◆ CHALLENGE: Quote every line of the material beneath this one.
begin INFORMATION PROVIDED
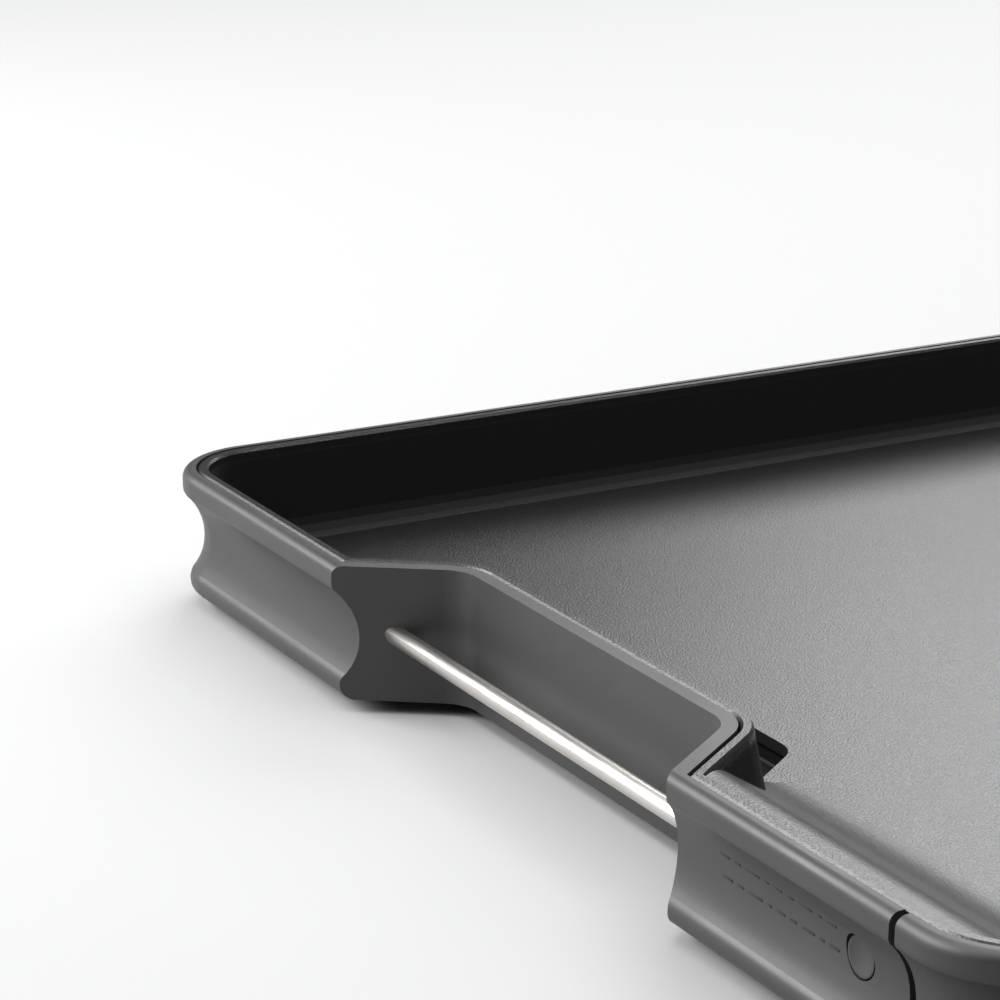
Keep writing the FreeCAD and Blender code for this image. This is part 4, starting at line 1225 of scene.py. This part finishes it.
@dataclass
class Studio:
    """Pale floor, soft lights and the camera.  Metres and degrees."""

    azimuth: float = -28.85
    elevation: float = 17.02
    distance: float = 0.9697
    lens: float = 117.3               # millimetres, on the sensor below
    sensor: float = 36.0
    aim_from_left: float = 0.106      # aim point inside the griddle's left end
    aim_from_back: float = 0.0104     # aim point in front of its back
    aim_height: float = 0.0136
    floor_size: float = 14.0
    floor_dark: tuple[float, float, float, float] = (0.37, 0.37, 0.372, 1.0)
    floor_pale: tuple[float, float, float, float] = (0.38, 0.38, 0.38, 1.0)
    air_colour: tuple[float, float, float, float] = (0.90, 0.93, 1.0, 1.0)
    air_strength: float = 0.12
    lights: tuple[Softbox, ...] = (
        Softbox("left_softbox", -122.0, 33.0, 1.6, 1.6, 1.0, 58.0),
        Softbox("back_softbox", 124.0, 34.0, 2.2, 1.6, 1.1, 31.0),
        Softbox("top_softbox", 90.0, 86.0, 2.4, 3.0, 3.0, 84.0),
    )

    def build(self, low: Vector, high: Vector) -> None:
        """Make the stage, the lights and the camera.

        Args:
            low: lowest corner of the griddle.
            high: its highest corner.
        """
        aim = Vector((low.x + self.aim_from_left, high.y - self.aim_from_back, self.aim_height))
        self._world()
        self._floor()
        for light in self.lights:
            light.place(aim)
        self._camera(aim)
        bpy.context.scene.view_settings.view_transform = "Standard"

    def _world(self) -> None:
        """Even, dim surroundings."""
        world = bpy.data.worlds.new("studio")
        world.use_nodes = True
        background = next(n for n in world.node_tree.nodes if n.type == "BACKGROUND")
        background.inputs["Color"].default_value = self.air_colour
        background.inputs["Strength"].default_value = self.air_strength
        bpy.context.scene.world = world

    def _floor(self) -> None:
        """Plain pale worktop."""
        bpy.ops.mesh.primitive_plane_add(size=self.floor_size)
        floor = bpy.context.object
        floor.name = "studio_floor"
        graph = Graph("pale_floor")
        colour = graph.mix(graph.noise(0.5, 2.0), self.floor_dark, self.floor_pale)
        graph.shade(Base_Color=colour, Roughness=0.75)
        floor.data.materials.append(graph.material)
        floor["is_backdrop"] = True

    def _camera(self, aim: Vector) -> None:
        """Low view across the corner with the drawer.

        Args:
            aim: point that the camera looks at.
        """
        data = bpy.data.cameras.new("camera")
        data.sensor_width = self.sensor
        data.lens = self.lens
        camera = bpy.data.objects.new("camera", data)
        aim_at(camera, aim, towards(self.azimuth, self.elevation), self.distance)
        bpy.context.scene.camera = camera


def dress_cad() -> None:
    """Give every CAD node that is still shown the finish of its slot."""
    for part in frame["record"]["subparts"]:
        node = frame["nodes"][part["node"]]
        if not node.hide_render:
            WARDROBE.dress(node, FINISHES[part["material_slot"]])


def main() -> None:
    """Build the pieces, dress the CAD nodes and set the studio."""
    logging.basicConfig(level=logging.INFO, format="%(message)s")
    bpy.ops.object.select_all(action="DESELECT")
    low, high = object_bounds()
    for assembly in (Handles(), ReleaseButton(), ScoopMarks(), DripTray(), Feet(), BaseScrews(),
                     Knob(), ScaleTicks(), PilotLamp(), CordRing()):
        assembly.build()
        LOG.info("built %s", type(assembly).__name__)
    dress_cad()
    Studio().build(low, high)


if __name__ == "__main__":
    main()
end INFORMATION PROVIDED
◆ EXERCISE RESULT:
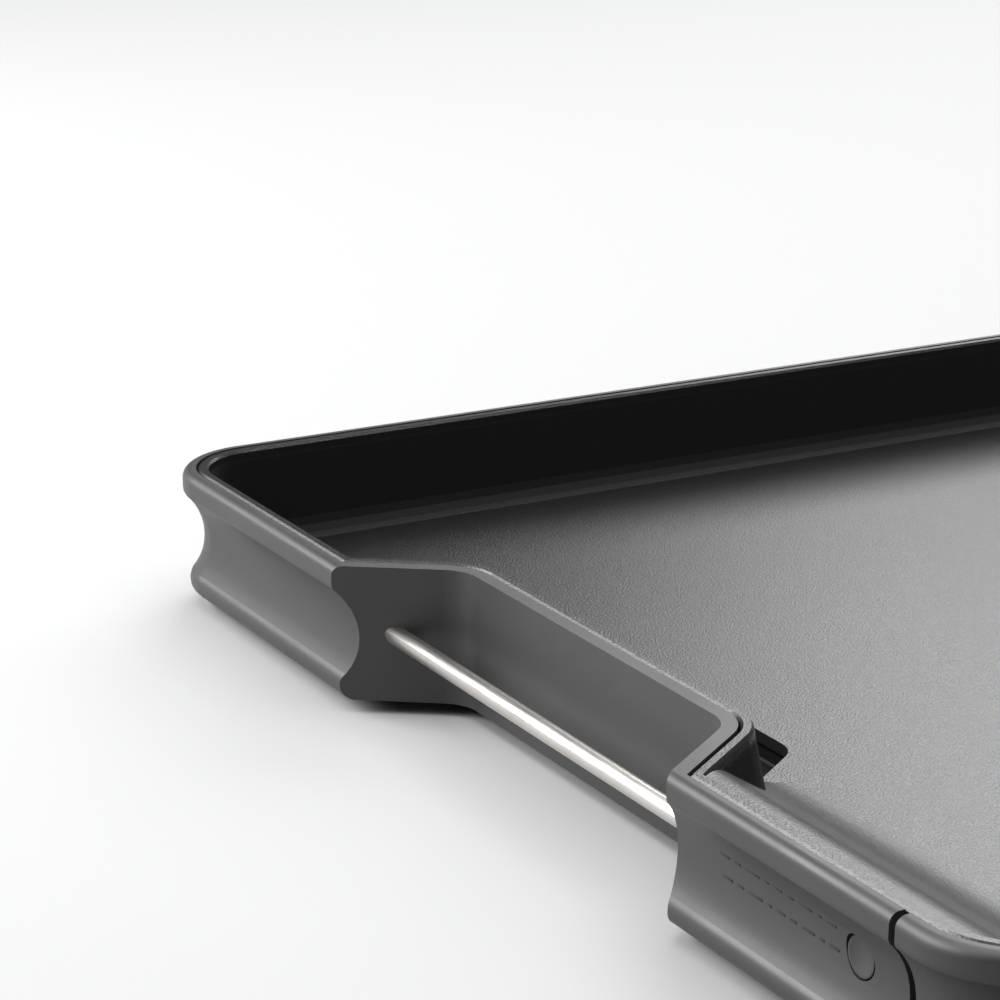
Keep writing the FreeCAD and Blender code for this image. This is part 4, starting at line 1225 of scene.py. This part finishes it.
@dataclass
class Studio:
    """Pale floor, soft lights and the camera.  Metres and degrees."""

    azimuth: float = -28.85
    elevation: float = 17.02
    distance: float = 0.9697
    lens: float = 117.3               # millimetres, on the sensor below
    sensor: float = 36.0
    aim_from_left: float = 0.106      # aim point inside the griddle's left end
    aim_from_back: float = 0.0104     # aim point in front of its back
    aim_height: float = 0.0136
    floor_size: float = 14.0
    floor_dark: tuple[float, float, float, float] = (0.37, 0.37, 0.372, 1.0)
    floor_pale: tuple[float, float, float, float] = (0.38, 0.38, 0.38, 1.0)
    air_colour: tuple[float, float, float, float] = (0.90, 0.93, 1.0, 1.0)
    air_strength: float = 0.12
    lights: tuple[Softbox, ...] = (
        Softbox("left_softbox", -122.0, 33.0, 1.6, 1.6, 1.0, 58.0),
        Softbox("back_softbox", 124.0, 34.0, 2.2, 1.6, 1.1, 31.0),
        Softbox("top_softbox", 90.0, 86.0, 2.4, 3.0, 3.0, 84.0),
    )

    def build(self, low: Vector, high: Vector) -> None:
        """Make the stage, the lights and the camera.

        Args:
            low: lowest corner of the griddle.
            high: its highest corner.
        """
        aim = Vector((low.x + self.aim_from_left, high.y - self.aim_from_back, self.aim_height))
        self._world()
        self._floor()
        for light in self.lights:
            light.place(aim)
        self._camera(aim)
        bpy.context.scene.view_settings.view_transform = "Standard"

    def _world(self) -> None:
        """Even, dim surroundings."""
        world = bpy.data.worlds.new("studio")
        world.use_nodes = True
        background = next(n for n in world.node_tree.nodes if n.type == "BACKGROUND")
        background.inputs["Color"].default_value = self.air_colour
        background.inputs["Strength"].default_value = self.air_strength
        bpy.context.scene.world = world

    def _floor(self) -> None:
        """Plain pale worktop."""
        bpy.ops.mesh.primitive_plane_add(size=self.floor_size)
        floor = bpy.context.object
        floor.name = "studio_floor"
        graph = Graph("pale_floor")
        colour = graph.mix(graph.noise(0.5, 2.0), self.floor_dark, self.floor_pale)
        graph.shade(Base_Color=colour, Roughness=0.75)
        floor.data.materials.append(graph.material)
        floor["is_backdrop"] = True

    def _camera(self, aim: Vector) -> None:
        """Low view across the corner with the drawer.

        Args:
            aim: point that the camera looks at.
        """
        data = bpy.data.cameras.new("camera")
        data.sensor_width = self.sensor
        data.lens = self.lens
        camera = bpy.data.objects.new("camera", data)
        aim_at(camera, aim, towards(self.azimuth, self.elevation), self.distance)
        bpy.context.scene.camera = camera


def dress_cad() -> None:
    """Give every CAD node that is still shown the finish of its slot."""
    for part in frame["record"]["subparts"]:
        node = frame["nodes"][part["node"]]
        if not node.hide_render:
            WARDROBE.dress(node, FINISHES[part["material_slot"]])


def main() -> None:
    """Build the pieces, dress the CAD nodes and set the studio."""
    logging.basicConfig(level=logging.INFO, format="%(message)s")
    bpy.ops.object.select_all(action="DESELECT")
    low, high = object_bounds()
    for assembly in (Handles(), ReleaseButton(), ScoopMarks(), DripTray(), Feet(), BaseScrews(),
                     Knob(), ScaleTicks(), PilotLamp(), CordRing()):
        assembly.build()
        LOG.info("built %s", type(assembly).__name__)
    dress_cad()
    Studio().build(low, high)


if __name__ == "__main__":
    main()